The 10-Point COGS Audit Checklist
If you are preparing for tax season or selling your business, your COGS numbers will be scrutinized. Use this checklist to ensure your books are bulletproof:
- 1
Cutoff Validation: Did the inventory arrive at the loading dock at 11:59 PM on Dec 31st? Ensure it is counted in the correct year.
- 2
Consignment Check: Exclude goods you hold on consignment (you don't own them) but INCLUDE goods you sent out on consignment (you still own them properly).
- 3
Obsolete Inventory Write-Down: If you have dead stock, write it down to its "Net Realizable Value." This lowers ending inventory, increases COGS, and lowers taxes legitimately. Monitor with Inventory Turnover.
- 4
Vendor Reconciliation: detailed review of Accounts Payable to ensure every recorded purchase has a matching receipt.
- 5
Freight Allocation: Are you splitting shipping costs for mixed loads correctly across different product lines?

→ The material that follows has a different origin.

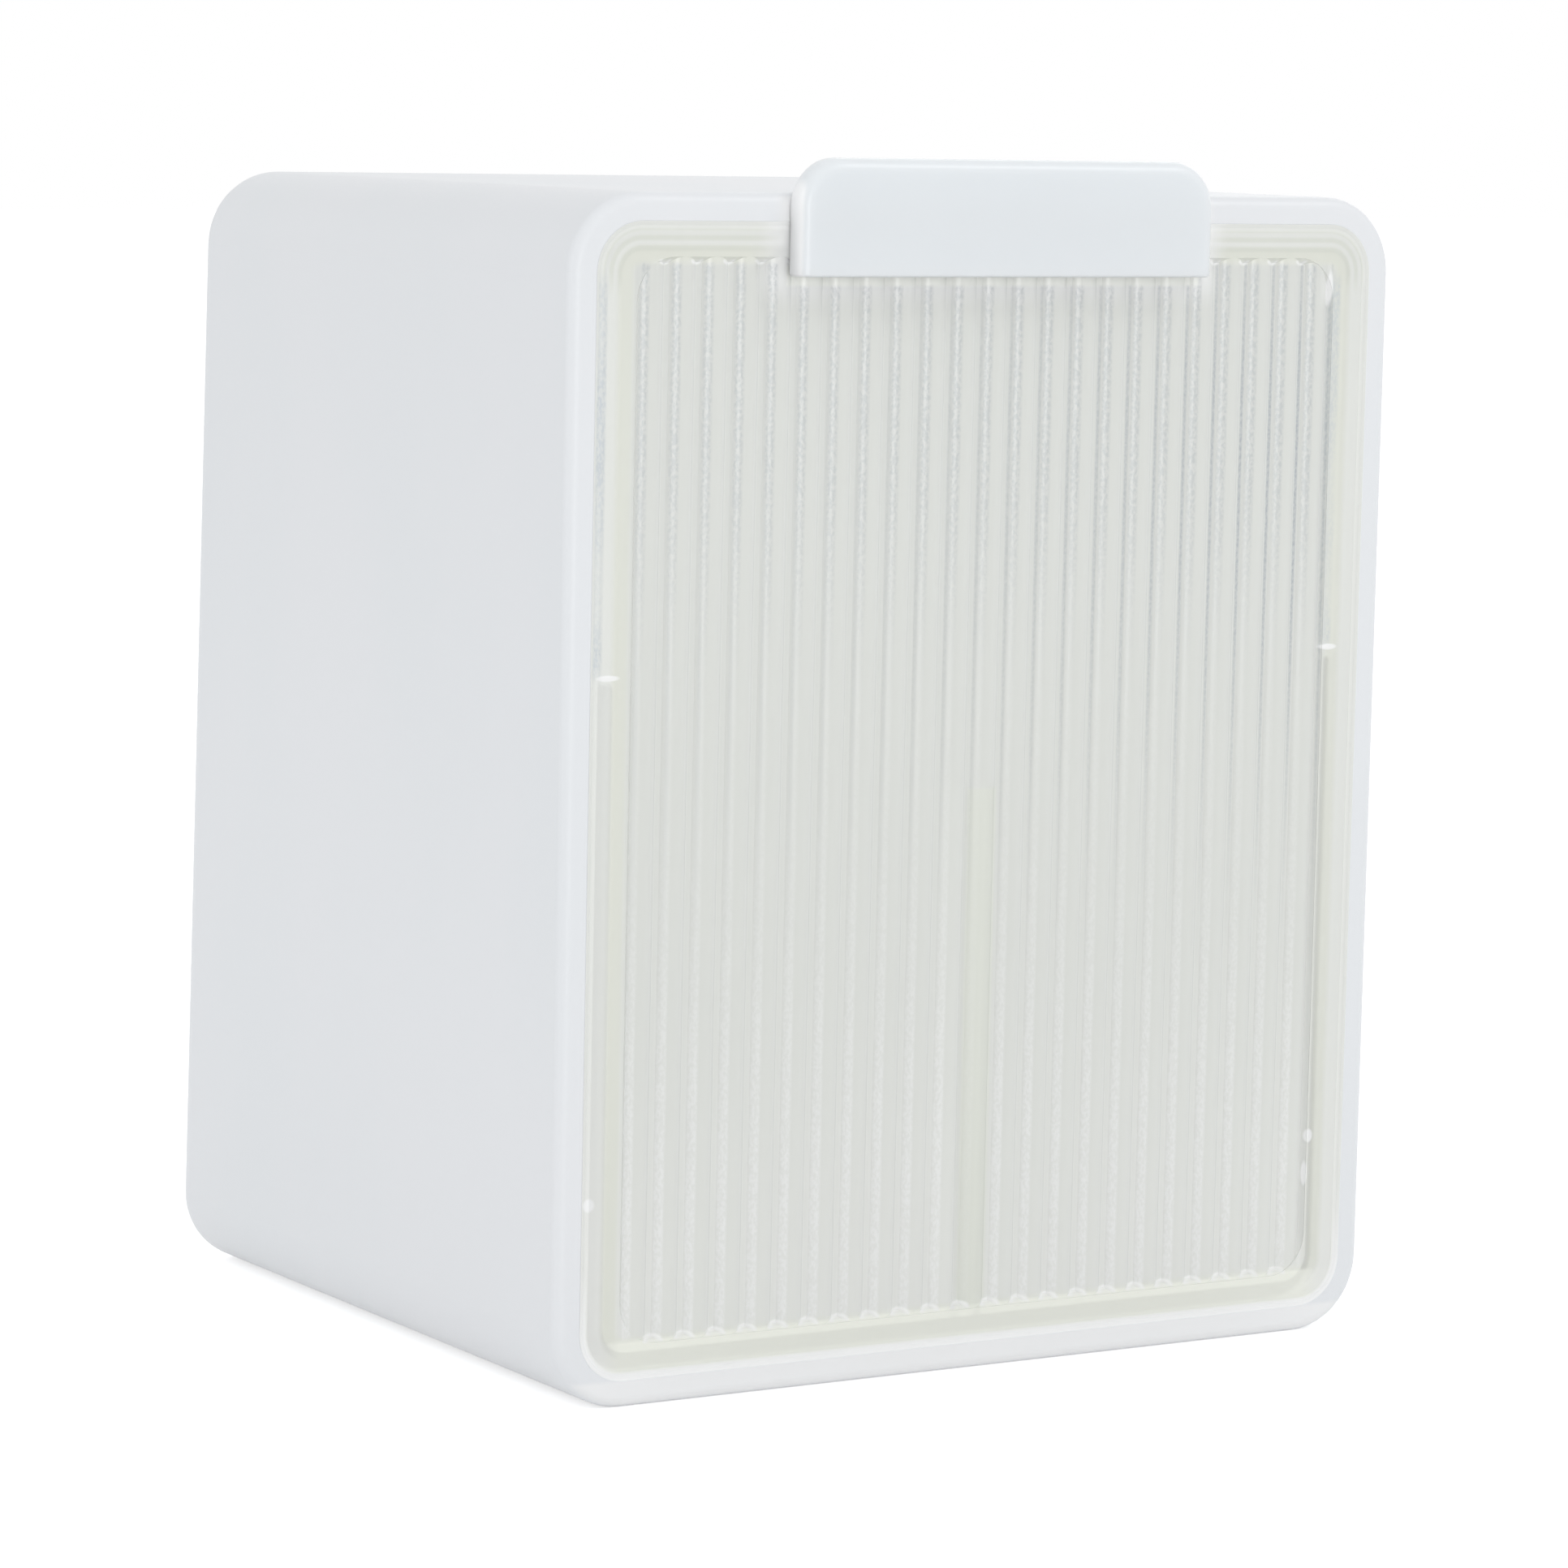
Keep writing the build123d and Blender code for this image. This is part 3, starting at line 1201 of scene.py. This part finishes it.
@dataclass
class Studio:
    """The floor, the soft lamps and the pale surroundings."""

    floor_size: float = 8.0
    floor_steps: int = 8
    seen_colour: Colour = (1, 1, 1)
    seen_strength: float = 1.0
    air_colour: Colour = (0.97, 0.985, 1)
    air_strength: float = 0.76
    middle: Point = (0, 0, 0.055)
    lamps: tuple[Softbox, ...] = (
        Softbox("front_softbox", spot=(-0.25, -1.05, 0.1), size=(0.3, 0.3), power=1.8),
        Softbox("edge_softbox", spot=(0.55, -0.55, 0.75), size=(0.3, 0.3), power=1.15),
        Softbox("left_softbox", spot=(-1.0, -0.15, 0.4), size=(0.5, 0.5), power=0.95),
        Softbox("rear_softbox", spot=(0.8, 0.7, 0.6), size=(0.6, 0.6), power=0.8),
    )

    def lay_floor(self) -> bpy.types.Object:
        """Lay the paper floor under the holder.

        Returns:
            The floor object.
        """
        half, steps = self.floor_size / 2, self.floor_steps
        ticks = [half * (2 * step / steps - 1) for step in range(steps + 1)]
        points = [(x, y, 0.0) for y in ticks for x in ticks]
        row = steps + 1
        corners = [j * row + i for j in range(steps) for i in range(steps)]
        faces = [(low, low + 1, low + row + 1, low + row) for low in corners]
        mesh = bpy.data.meshes.new("studio_floor")
        mesh.from_pydata(points, [], faces)
        mesh.materials.append(StudioPaper().build())
        floor = bpy.data.objects.new("studio_floor", mesh)
        bpy.context.scene.collection.objects.link(floor)
        return floor

    def surround(self) -> None:
        """Fill the surroundings: white to the camera and a soft even light for the holder."""
        world = bpy.data.worlds.new("studio_air")
        world.use_nodes = True
        tree = world.node_tree
        tree.nodes.clear()
        out = tree.nodes.new("ShaderNodeOutputWorld")
        seen = tree.nodes.new("ShaderNodeBackground")
        seen.inputs["Color"].default_value = (*self.seen_colour, 1)
        seen.inputs["Strength"].default_value = self.seen_strength
        light = tree.nodes.new("ShaderNodeBackground")
        light.inputs["Color"].default_value = (*self.air_colour, 1)
        light.inputs["Strength"].default_value = self.air_strength
        path = tree.nodes.new("ShaderNodeLightPath")
        sees = path.outputs["Is Camera Ray"]
        for ray in ("Is Glossy Ray", "Is Transmission Ray"):
            either = tree.nodes.new("ShaderNodeMath")
            either.operation = "MAXIMUM"
            tree.links.new(sees, either.inputs[0])
            tree.links.new(path.outputs[ray], either.inputs[1])
            sees = either.outputs[0]
        mix = tree.nodes.new("ShaderNodeMixShader")
        tree.links.new(sees, mix.inputs[0])
        tree.links.new(light.outputs[0], mix.inputs[1])
        tree.links.new(seen.outputs[0], mix.inputs[2])
        tree.links.new(mix.outputs[0], out.inputs["Surface"])
        bpy.context.scene.world = world

    def build(self) -> None:
        """Build the whole studio: the floor, the surroundings and the lamps."""
        self.lay_floor()
        self.surround()
        for lamp in self.lamps:
            lamp.place(self.middle)


@dataclass
class PhotoCamera:
    """The camera at the photograph's place, from a fit to the case's outline and rim."""

    yaw: float = math.radians(31.37)
    pitch: float = math.radians(6.85)
    roll: float = math.radians(1.18)
    spot: Point = (-0.2984, -0.4919, 0.1202)
    focal_pixels: float = 7236.5
    sensor: float = 36.0
    nearest: float = 0.01
    farthest: float = 50.0

    def build(self) -> bpy.types.Object:
        """Set the camera up.

        Returns:
            The camera object.
        """
        level = Vector((math.cos(self.yaw), -math.sin(self.yaw), 0))
        forward = Vector((math.sin(self.yaw), math.cos(self.yaw), 0))
        ahead = math.cos(self.pitch) * forward - Vector((0, 0, math.sin(self.pitch)))
        above = level.cross(ahead)
        right = math.cos(self.roll) * level + math.sin(self.roll) * above
        up = -math.sin(self.roll) * level + math.cos(self.roll) * above
        turn = Matrix((right, up, -ahead)).transposed().to_4x4()
        lens = bpy.data.cameras.new("photo_camera")
        lens.sensor_fit = "HORIZONTAL"
        lens.sensor_width = self.sensor
        lens.lens = self.sensor * self.focal_pixels / PHOTO_PIXELS
        lens.clip_start = self.nearest
        lens.clip_end = self.farthest
        camera = bpy.data.objects.new("photo_camera", lens)
        camera.matrix_world = Matrix.Translation(self.spot) @ turn
        bpy.context.scene.collection.objects.link(camera)
        bpy.context.scene.camera = camera
        return camera


def main() -> None:
    """Build the studio, dress each sub-assembly and set up the camera."""
    logging.basicConfig(level=logging.INFO, format="%(name)s: %(message)s")
    bpy.context.scene.view_settings.view_transform = "Standard"
    for part in (WhiteCase(), ClearDrawer(), DividerPlate(), ClipTab()):
        solid = part.dress()
        faces = len(solid.data.polygons)
        log.info("%s dressed in %s, %d faces", solid.name, part.finish.name, faces)
        if part.node is Node.DRAWER:
            bead = EdgeBead().build(solid.material_slots[0].material)
            log.info("%s made, %d faces", bead.name, len(bead.data.polygons))
    Studio().build()
    PhotoCamera().build()


if __name__ == "__main__":
    main()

Integration with Accounting Software
Modern businesses shouldn't calculate COGS on a napkin. Most ERPs (Enterprise Resource Planning) and accounting tools handle this, but they require proper setup:
QuickBooks / Xero
Great for small businesses. They usually use "Average Cost" method by default. Ensure your "Item List" is mapped to "Cost of Goods Sold" accounts, not general expenses.
NetSuite / SAP
Enterprise grade. Allows specific choosing of LIFO/FIFO layers and "Standard Costing" (where you estimate cost and book variances later).
Shopify / Amazon
E-commerce platforms track inventory counts but often do NOT track unit costs accurately over time. You usually need a "connector" app (like A2X) to push accurate COGS data to your accounting ledger.
Tax Implications
COGS is a Tax Deduction
The IRS allows you to deduct COGS from your gross receipts to calculate your taxable business income. Accurately tracking COGS is not just about analytics; it's about not overpaying the government. For more details, see IRS Publication 538.
Warning: You cannot deduct the cost of inventory until you sell it. Purchasing $100,000 of inventory in December does not lower your taxes for that year unless you sell it before December 31st (under Accrual basis).
Frequently Asked Questions
Is COGS an asset or expense?
COGS is an expense on the Income Statement. However, before the goods are sold, they sit on the Balance Sheet as an asset (Inventory). When a sale occurs, the value moves from the Balance Sheet (Asset) to the Income Statement (Expense).
Does COGS include salaries?
Only the salaries of employees directly involved in production (e.g., assembly line workers). Administrative staff, HR, and sales team salaries are Operating Expenses (SG&A), not COGS.
What if my Ending Inventory is higher than my Beginning Inventory?
This means you purchased or produced more goods than you sold during the period. Your inventory asset account grows, and cash flow likely decreased (since cash is tied up in stock). This doesn't affect COGS directly, but it affects your liquidity.
Why is my COGS negative?
COGS should conceptually never be negative. If your calculator shows a negative number, check your inputs. Did you accidentally swap Beginning and Ending Inventory? Is the value of Purchase Returns higher than Purchases? This usually indicates an accounting error.